Le théâtre de Peyret n’entre donc que secondairement dans les coulisses du laboratoire. Il ne vise pas non plus à vulgariser ou à restituer au public des procédés ou des résultats d’une science devenue de plus en plus spécialisée et opaque 5. Son théâtre représente la dialectique du savoir et de la vie plutôt que le dialogue des scientifiques ou de leurs visions du monde. Peyret situe son projet artistique récent là où, selon lui, la science et la vie se co-déterminent : dans la personne du savant ou dans le corps social.
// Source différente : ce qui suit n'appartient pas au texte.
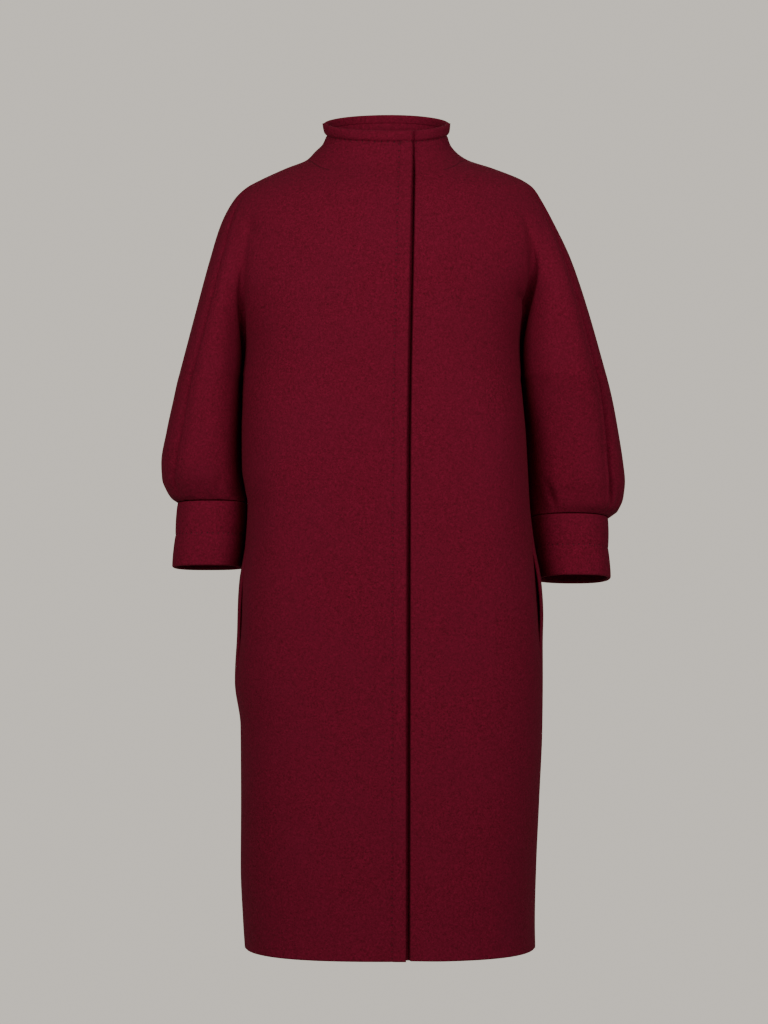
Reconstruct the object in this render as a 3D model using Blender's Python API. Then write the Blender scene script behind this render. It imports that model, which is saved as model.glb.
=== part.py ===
"""Cocoon coat in felted wool: kimono cut, funnel collar, balloon sleeves gathered into deep cuffs.

The coat is worked out from level sections. Down to the underarm one section holds body and sleeves
together, pinched where a fold runs between them; from there the body and each sleeve have sections of
their own. A net of points runs over all of them, the panels are cut out of that net, and every panel is
a wall that reaches inwards from it. Left and right are as seen from the front: X runs to the right, Y to
the back and Z up. The origin lies in the neck, level with the points where the shoulders meet it.
"""

import bpy
import numpy as np

# Driving sizes in metres
MM = 0.001
WALL = 0.0028
SEAM_HALF_GAP = 0.00015
LAYER_GAP = 0.0006
POCKET_LENGTH = 0.180
POCKET_GAPE = 0.0055
POCKET_LIFT = 0.0015
POCKET_RAMP = 0.030
POCKET_END = 0.022
POCKET_FACING_WALL = 0.0022
FACING_GAP = 0.0018
FACING_TURN = 0.004
FACING_PLACES = np.array([-0.016, -0.008, 0.0012, 0.008, 0.017])
SEAM_GROOVE_WIDTH = 0.013
GATHER_END = 0.006
LAP_RAMP = 0.045
SPLIT_HEIGHT = -0.270
CROTCH_REACH = 0.025
FOLD_SOFTNESS = 0.02
FOLD_REACH = 1.6

# Points on a stretch of the net, counted as steps
LAP_STEPS = 2
FRONT_STEPS = 8
SLEEVE_STEPS = 9
BACK_STEPS = 8

WOOL_COLOUR = (0.098, 0.0065, 0.0155, 1.0)
WOOL_ROUGHNESS = 0.95


def table(columns, rows):
    """A table with named columns, a row per level. Its sizes are in millimetres and ratios stay as they are."""
    names = columns.split()
    values = np.array(rows, float).T
    ratios = ("square", "tilt", "pinch", "_at", "around")
    return {name: v if name.endswith(ratios) else v * MM for name, v in zip(names, values)}


# The side view of the body, collar to hem: how far it reaches before and behind the arms
PROFILE = table("height front back", [
    (46, 60, 70),
    (30, 61, 70),
    (10, 65, 74),
    (0, 69, 78),
    (-10, 75, 84),
    (-25, 84, 92),
    (-50, 95, 103),
    (-80, 105, 112),
    (-125, 115, 121),
    (-185, 122, 128),
    (-270, 127, 134),
    (-400, 135, 143),
    (-525, 139, 150),
    (-650, 141, 152),
    (-800, 142, 147),
    (-980, 139, 133),
])

# The whole section from the collar to the underarm: half widths, how square it is, how much the back is
# raised, where the side fold runs, how far inside each side the overarm seam lies, and how far it has sunk
YOKE = table("height left right square tilt crease_at left_inset right_inset groove_at", [
    (46, 82, 73, 2.0, 0.29, 0.80, 0, 0, 0.0),
    (30, 80.5, 72.5, 2.0, 0.27, 0.80, 0, 0, 0.0),
    (20, 84, 75, 2.0, 0.25, 0.80, 0, 0, 0.0),
    (10, 94, 82.5, 1.9, 0.22, 0.80, 0, 0, 0.0),
    (0, 104, 97, 1.8, 0.18, 0.81, 0, 0, 0.0),
    (-10, 129, 127.5, 1.65, 0.14, 0.82, 0, 0, 0.0),
    (-25, 162, 165, 1.60, 0.09, 0.83, 2, 1, 0.1),
    (-35, 180, 179, 1.65, 0.06, 0.83, 4, 2, 0.2),
    (-50, 195, 189, 1.75, 0.03, 0.83, 8, 3.5, 0.3),
    (-80, 211, 205, 1.95, 0.0, 0.82, 14, 5.5, 0.45),
    (-125, 225, 226, 2.15, 0.0, 0.80, 17, 9, 0.6),
    (-185, 241, 246, 2.35, 0.0, 0.77, 18, 10.5, 0.8),
    (-270, 263, 270, 2.4, 0.0, 0.68, 18, 12, 1.0),
])

# The side fold between body and sleeve: how deep it is pinched, from 0 to 1 at the underarm
FOLD = table("height left_pinch right_pinch", [
    (46, 0.0, 0.0),
    (-55, 0.0, 0.0),
    (-90, 0.04, 0.06),
    (-140, 0.16, 0.24),
    (-190, 0.38, 0.48),
    (-240, 0.76, 0.80),
    (-270, 1.0, 1.0),
])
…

Lieux de contradictions du mode de production des connaissances, pour parler la langue marxienne transmise par Brecht.
L’œuvre de Brecht exerce en effet sur Peyret une attraction ancienne. Brecht a conçu son théâtre comme un instrument de prise de conscience produisant chez les spectateurs des connaissances nouvelles et des possibilités d’action. Il a fait de la méthode dialectique un des fondements théoriques de sa dramaturgie. Avec des moyens diversifiés, le théâtre de Brecht vise en effet à représenter des vues opposées autour d’un même problème, à montrer l’identité des positions contraires et surtout, dans l’esprit rationaliste de la science sociale marxiste et du matérialisme historique, à exposer les contradictions sociales et le caractère transformable des situations présentées. Il s’agit, en construisant le même recul que celui de la science vis-à-vis des sensations immédiates, de livrer une leçon d’analyse historique transposable à d’autres situations et d’inciter à l’action collective. En prenant la science pour motif récurrent de ses dernières pièces, c’est aussi cette politique visant à faire du théâtre un analogue de la science et à faire de la dramaturgie une pédagogie, que Peyret met en question.
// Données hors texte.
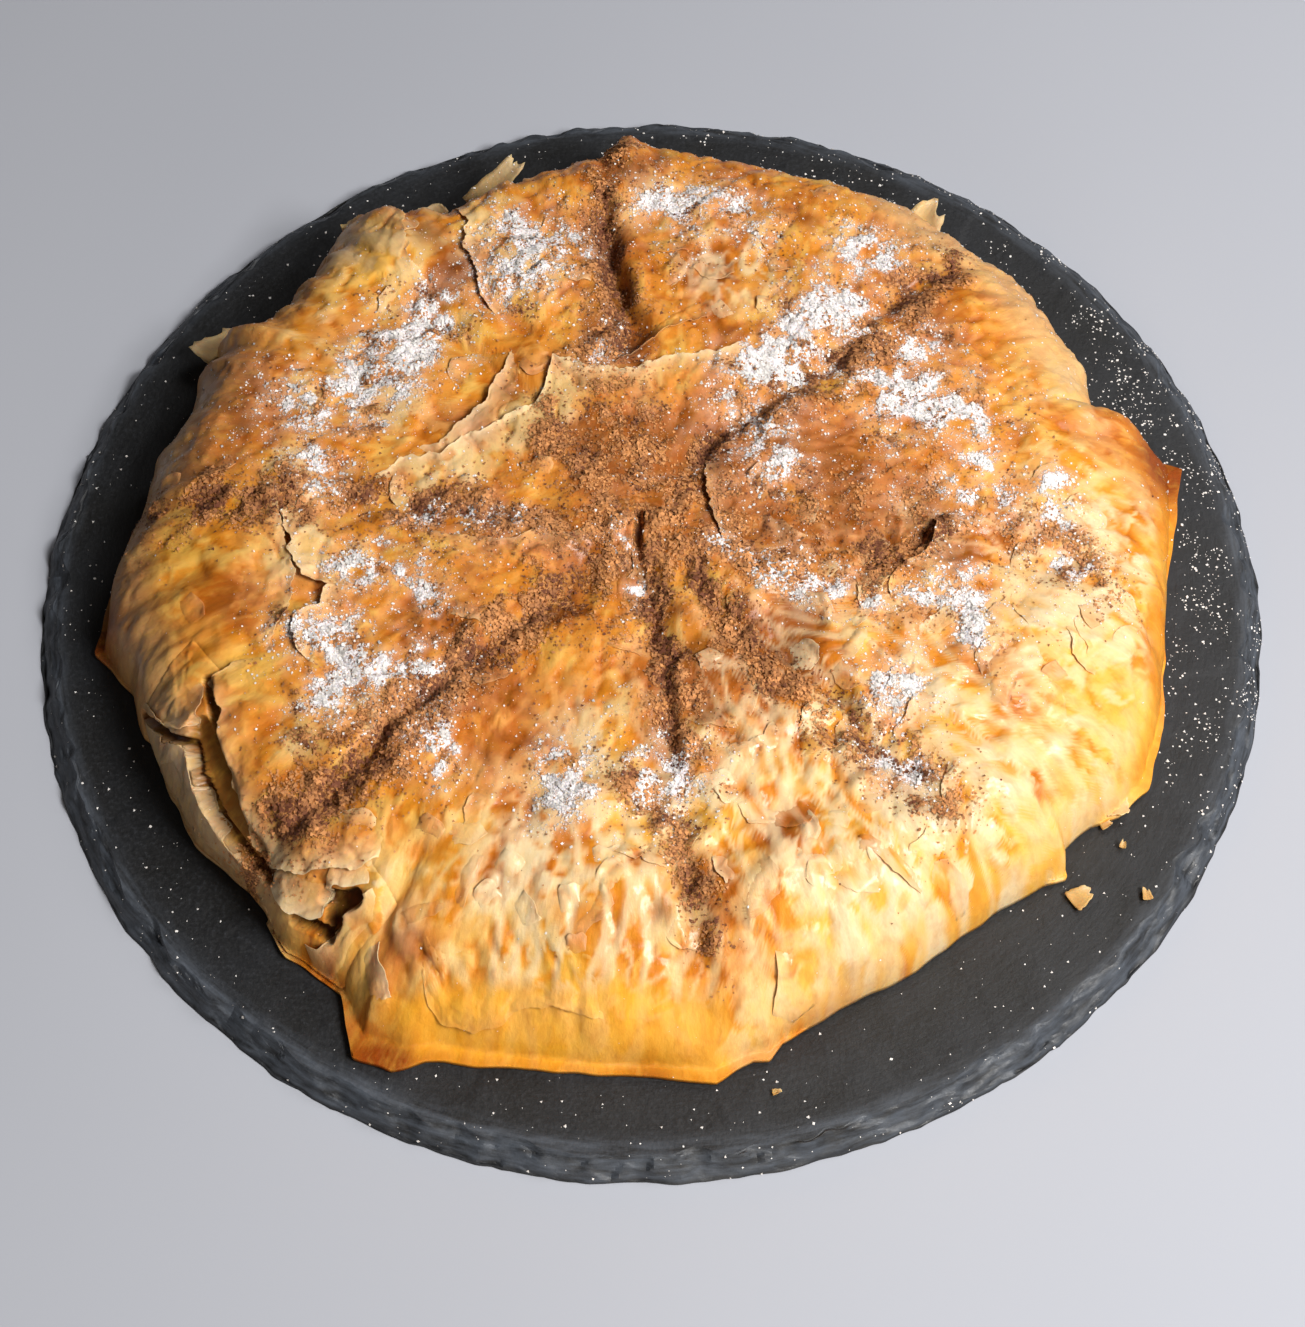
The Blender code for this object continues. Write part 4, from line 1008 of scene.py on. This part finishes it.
SMALL_FLAKES = 130
SMALL_FLAKES_FROM = 20.0    # from the pie's middle
SMALL_FLAKES_TO = 128.0
SMALL_FLAKE_LENGTHS = (6, 17)
SMALL_FLAKE_SHEETS = (      # smallest and largest depth, lift, curl and paleness
    (5, 9), (0.05, 0.45), (0.0, 0.3), (0.1, 0.6),
)


def small_flakes():
    """Short torn edges all over the pie, most of them in the crumpled part."""
    rng = np.random.default_rng(400)
    sheets = []
    while len(sheets) < SMALL_FLAKES:
        x, y = rng.uniform(-SMALL_FLAKES_TO, SMALL_FLAKES_TO, 2)
        x, y = x + PIE_CENTRE[0], y + PIE_CENTRE[1]
        wet = float(buttered(np.array(x), np.array(y)))
        wanted = 0.08 + 0.92 * wet
        _, radius, _, _ = side_place(np.array(x), np.array(y))
        if not SMALL_FLAKES_FROM <= radius <= SMALL_FLAKES_TO or rng.uniform() > wanted:
            continue
        length, toward = rng.uniform(*SMALL_FLAKE_LENGTHS), rng.uniform(0, 360)
        turn = math.radians(toward + 90)
        steps = np.linspace(-0.5, 0.5, 5)
        bow = rng.uniform(0.0, 0.35) * length * (4 * steps ** 2)
        wander = rng.uniform(-0.08, 0.08, len(steps)) * length + bow
        along = length * steps
        edge = np.column_stack((x + along * math.cos(turn) + wander * math.sin(turn),
                                y + along * math.sin(turn) - wander * math.cos(turn)))
        form = [rng.uniform(low, high) for low, high in SMALL_FLAKE_SHEETS]
        seed = 410 + 10 * len(sheets)
        sheets.append(sheet_layers(seed, edge, toward, *form, FLAKE_COLUMNS,
                                   rng.uniform(-0.4, 0.6 * wet)))
    return sheet_piece("small_flakes", sheets)


# ==== slate ====
SLATE_TURNS = 1100
FACE_RINGS = 44
FACE_CROWDING = 0.6         # power by which they crowd toward the edge
EDGE_RINGS = 26
CHIP_LENGTH = 9.0           # along the rim
CHIP_WIDTH = 2.6
NARROWEST_BEVEL = 1.5
BEVEL_DROP = 0.3            # from the face to the bevel's top
BEVEL_BULGE = 1.2           # power by which the bevel falls
SLATE_SHARP = 18.0          # degrees between faces from which an edge is sharp
CHIPPED_WIDTH = 9.0         # of the paler chipped band


def slate_reach(cos, sin):
    """(reach of the board's foot, width of its bevel) in each direction."""
    turn = np.arctan2(sin, cos)
    reach = SLATE_RADIUS + SLATE_OVAL * np.cos(2 * (turn - math.radians(SLATE_LONG_TURN)))
    reach = reach + SLATE_FRONT_LONG * smooth_step(np.cos(turn - math.radians(SLATE_FRONT_TURN)))
    x, y = cos * SLATE_RADIUS, sin * SLATE_RADIUS
    foot = reach + SLATE_CHIP * lattice_noise(x, y, SLATE_CHIP_LENGTH, 2)
    foot = foot + 0.45 * facet_noise(x, y, 4.5, 141)
    width = BEVEL_WIDTH + BEVEL_VARIES * lattice_noise(x, y, BEVEL_LENGTH, 3)
    width = width + 1.3 * facet_noise(x, y, 6.0, 145)
    return foot, np.clip(width, NARROWEST_BEVEL, None)


def chipped(height, x, y):
    """The bevel's height with long chips along the rim."""
    radius, turn = np.hypot(x, y), np.arctan2(y, x) * SLATE_RADIUS
    wander = 2.0 * lattice_noise(x, y, 12.0, 159)
    u, v = turn / CHIP_LENGTH, (radius + wander) / CHIP_WIDTH
    chips = facet_noise(u, v, 1.0, 160) + 0.5 * facet_noise(2.1 * u, 1.9 * v, 1.0, 164)
    rough = 0.4 * facet_noise(x, y, 2.4, 168)
    return np.clip(height + chips + rough, 0.0, SLATE_THICKNESS - 0.2)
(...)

Il faut alors déterminer la forme qu’exige un tel retour critique sur l’héritage brechtien. Faut-il s’adresser à Brecht avec la méthode de Brecht lui-même ? Faut-il chercher à provoquer chez les spectateurs un surcroît de connaissance sur les limites du progrès issu de la science et de la conscience et, à travers elle, sur celles du théâtre didactique ou épique ? Ou bien, convient-il de susciter par la situation dramatique un autre ressort que la raison ou l’appétit de connaissance pour penser les effets, et leurs limites, de la raison et de la connaissance ? Plus que les autres pièces de Peyret ayant trait aux sciences, TOURNANT AUTOUR DE GALILÉE, à cause de sa référence explicite à l’une des œuvres cardinales de Brecht, explore cette constellation problématique.